The above picture is an approximation of what you will get. This was an early pillow, done years ago when I was still learning scale. It is done on 14ct fabric and with cross-stitch instead of needlepoint. If I had one of those fashion dolls, she would own it but since I don't it is in my stock of "early" miniatures.
your choice of needlepoint cloth
This pillow will turn out in the following dimensions depending on the count of the fabric:
The one I am comfortable with is the 28ct, which would give you a pillow approximately 11inch by 9 inch in real life.
Of course, this is a pretty strong rose. If you want something a little more delicate, try three shades of pink, yellow, or color that goes with your vision. Just remember that the three colors have to be significantly different from each other. If you choose three colors that are simply a shade or two different, all you will get is a big blob of indistinguished color.

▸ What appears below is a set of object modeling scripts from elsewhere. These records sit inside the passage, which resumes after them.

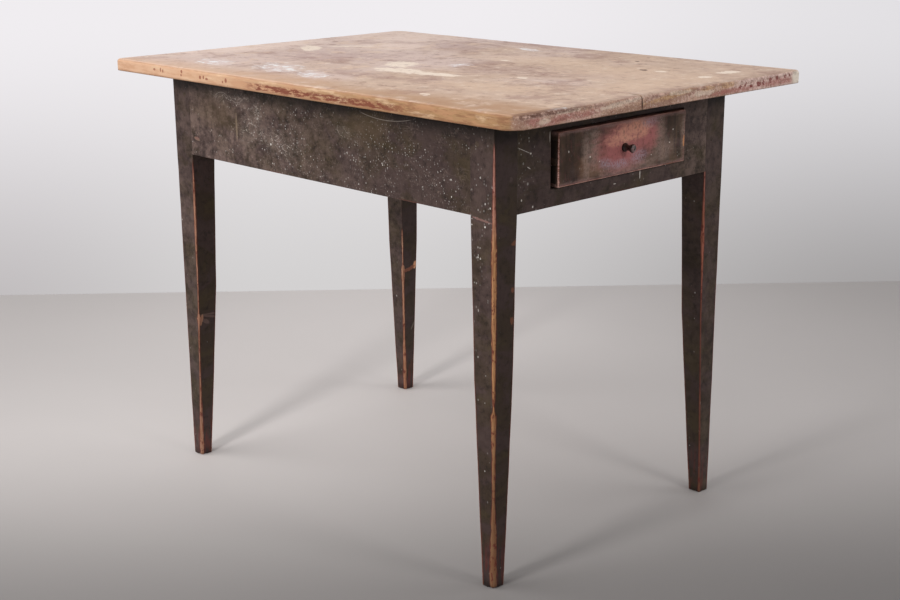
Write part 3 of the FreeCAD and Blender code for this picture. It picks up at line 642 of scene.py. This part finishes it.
def add_board(number, node):
    """One board of the top. The fine groove at each joint opens into a crack at the near end."""
    low, high = boxes(node)
    low_joint, high_joint = number > 0, number < len(BOARDS) - 1
    xs = spaced(TOP_LOW[0], TOP_HIGH[0], EDGE_CUTS, EDGE_CUTS, 8 * MM)
    ys = spaced(low[1], high[1], JOINT_CUTS if low_joint else EDGE_CUTS,
                JOINT_CUTS if high_joint else EDGE_CUTS, 8 * MM)
    zs = spaced(TOP_LOW[2], TOP_HIGH[2], UNDER_CUTS, EDGE_CUTS[:8], 4 * MM)
    points, quads = skin(xs, ys, zs)
    x, y, z = points.T
    centre = TOP_MIDDLE * (1, 1, 0)
    shaped = top_shape(points - centre) + centre
    at_joint = 1.0 * (low_joint & (y < low[1] + TOUCH)) - (high_joint & (y > high[1] - TOUCH))
    shaped[:, 1] += at_joint * (0.05 + 0.4 * soft_step(x, 0.482, 0.49)) * MM
    shaped[:, 2] -= np.abs(at_joint) * (z > TOP_HIGH[2] - TOUCH) * 0.15 * MM
    add_piece(node, shaped, quads, top_wood(node, number * 13.7), slot="top_wood")


# ---- Legs ----

LEG_HEIGHTS = (0.0, 0.33, 0.584, 0.728)
LEG_WIDTHS = (0.024, 0.0415, 0.048, 0.048)
LEG_FULL = 0.048
LEG_CUTS = mm(0, 0.7, 1.4, 2.2, 3.2, 4.4, 6, 9)
FOOT_CUTS = mm(0, 0.6, 1.3, 2.2, 4)
HEAD_CUTS = mm(0, 1)
SEEN_ARRIS = (1, -1)      # the arris that faces +X and -Y is the most worn one on every leg

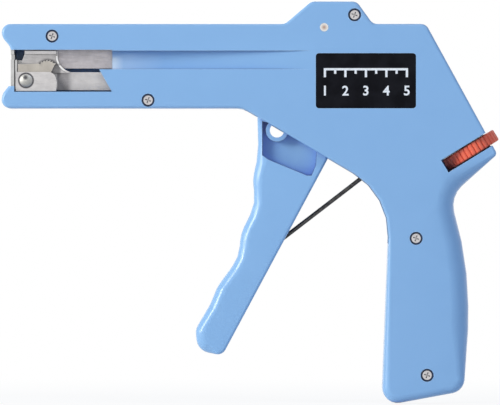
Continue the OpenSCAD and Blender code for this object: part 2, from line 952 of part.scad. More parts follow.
module helix(r, wire, turns, z0, z1) {
    steps = turns * helix_steps;
    rise = (z1 - z0 - 2 * wire) / turns;
    points = [for (i = [0:steps])
        let (a = 360 * i / helix_steps)
        let (lead = atan(rise / (2 * PI * r)))
        for (k = [0:wire_sides - 1])
            let (b = 360 * k / wire_sides)
            [(r + wire * cos(b)) * cos(a) + wire * sin(b) * sin(lead) * sin(a),
             (r + wire * cos(b)) * sin(a) - wire * sin(b) * sin(lead) * cos(a),
             z0 + wire + rise * i / helix_steps + wire * sin(b) * cos(lead)]];
    faces = [for (i = [0:steps - 1]) for (k = [0:wire_sides - 1])
        let (a = i * wire_sides)
        let (j = (k + 1) % wire_sides)
        let (b = a + wire_sides)
        each [[a + k, b + k, b + j], [a + k, b + j, a + j]]];
    last = steps * wire_sides;
    polyhedron(points, concat(faces,
        [[for (k = [0:wire_sides - 1]) k]],
        [[for (k = [wire_sides - 1:-1:0]) last + k]]));
}

module tension_spring() {
    color([0.5, 0.51, 0.53])
        on_knob_axis()
            helix(tension_coil_r, tension_wire_r, tension_turns, nut_high + fit, cup_under - fit);
}

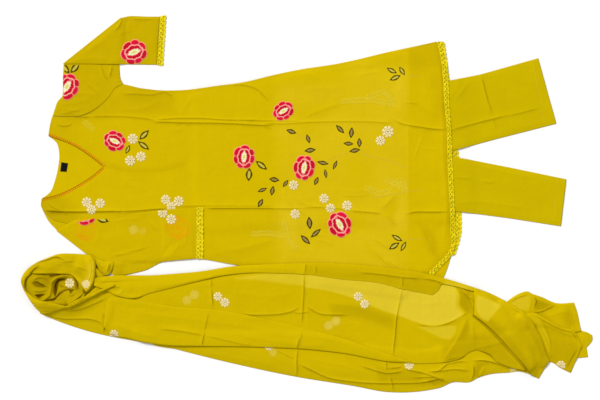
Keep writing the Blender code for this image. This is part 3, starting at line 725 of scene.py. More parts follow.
def coordinates(piece):
    spots = np.zeros(len(piece.data.vertices) * 3)
    piece.data.vertices.foreach_get("co", spots)
    return spots.reshape(-1, 3)


def capped(piece):
    """Close the open ends of a strip and turn its faces outward."""
    work = bmesh.new()
    work.from_mesh(piece.data)
    edges = [e for e in work.edges if e.is_boundary]
    bmesh.ops.holes_fill(work, edges=edges, sides=0)
    bmesh.ops.recalc_face_normals(work, faces=work.faces)
    if work.calc_volume(signed=True) < 0:
        bmesh.ops.reverse_faces(work, faces=work.faces)
    bmesh.ops.triangulate(work, faces=[f for f in work.faces if len(f.verts) > 4])
    work.to_mesh(piece.data)
    work.free()
    piece.data.update()


def evenly(line, shares):
    """Points of a line at shares of its length."""
    run = np.concatenate([[0.0], np.cumsum(np.linalg.norm(np.diff(line, axis=0), axis=1))])
    return np.column_stack([np.interp(shares * run[-1], run, line[:, k]) for k in (0, 1)])


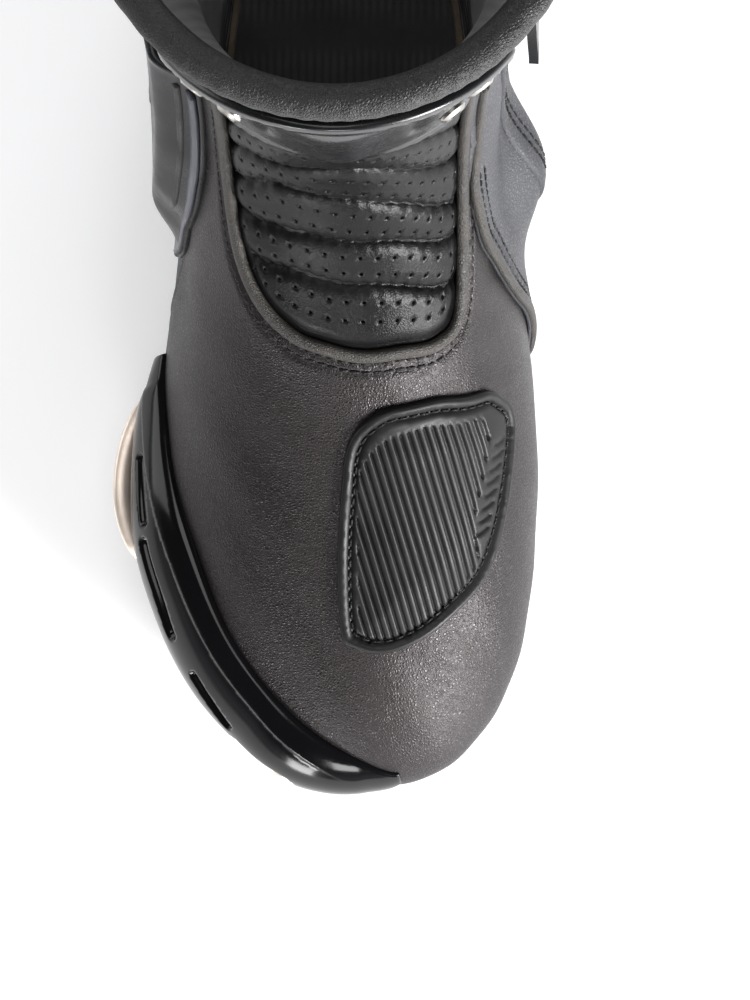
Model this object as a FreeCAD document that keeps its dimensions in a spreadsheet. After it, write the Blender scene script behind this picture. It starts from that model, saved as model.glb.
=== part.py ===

Appropriate cross-stitch needle
Cut a piece of cloth, generous enough to be able to fit comfortably into your hoop.
To prevent fraying, tape edges with masking tape.
Only the central flower and border are stitched. The background is left empty. With a project such as this, it is easiest to start in the middle and work out. This way not only will you be less likely to miscount, but also the fabric won't get as warped.
With such a small pattern you can probably get away with a continental stitch. For bigger projects, a basketweave/tent stitch might be employed.
When starting an area of color, never ever make a knot. Instead, hold the thread in the direction of your stitches, and as you stitch the end will be anchored underneath. When finishing a color, again, no knots. Simply weave loose end back into your work.
Cut Pillow front out, leaving at least 5 rows all around the border. Cut a matching back from fabric.
Press under raw edges of design fabric, one square from stitching. Do the same thing to backing fabric. When pressing, use a cloth over top of work to prevent scorching.
With wrong sides together, slip stitch around three edges. Lightly stuff pillow and finish slip stitching final edge.
If you hate stitching, follow finishing to just before the slipstitch instruction. Either get a thin width fusible webbing strip (made especially for hemming), or cut thin strips of fusible webbing. Pin pieces together, bond three sides together with iron. Stuff and complete the final bond.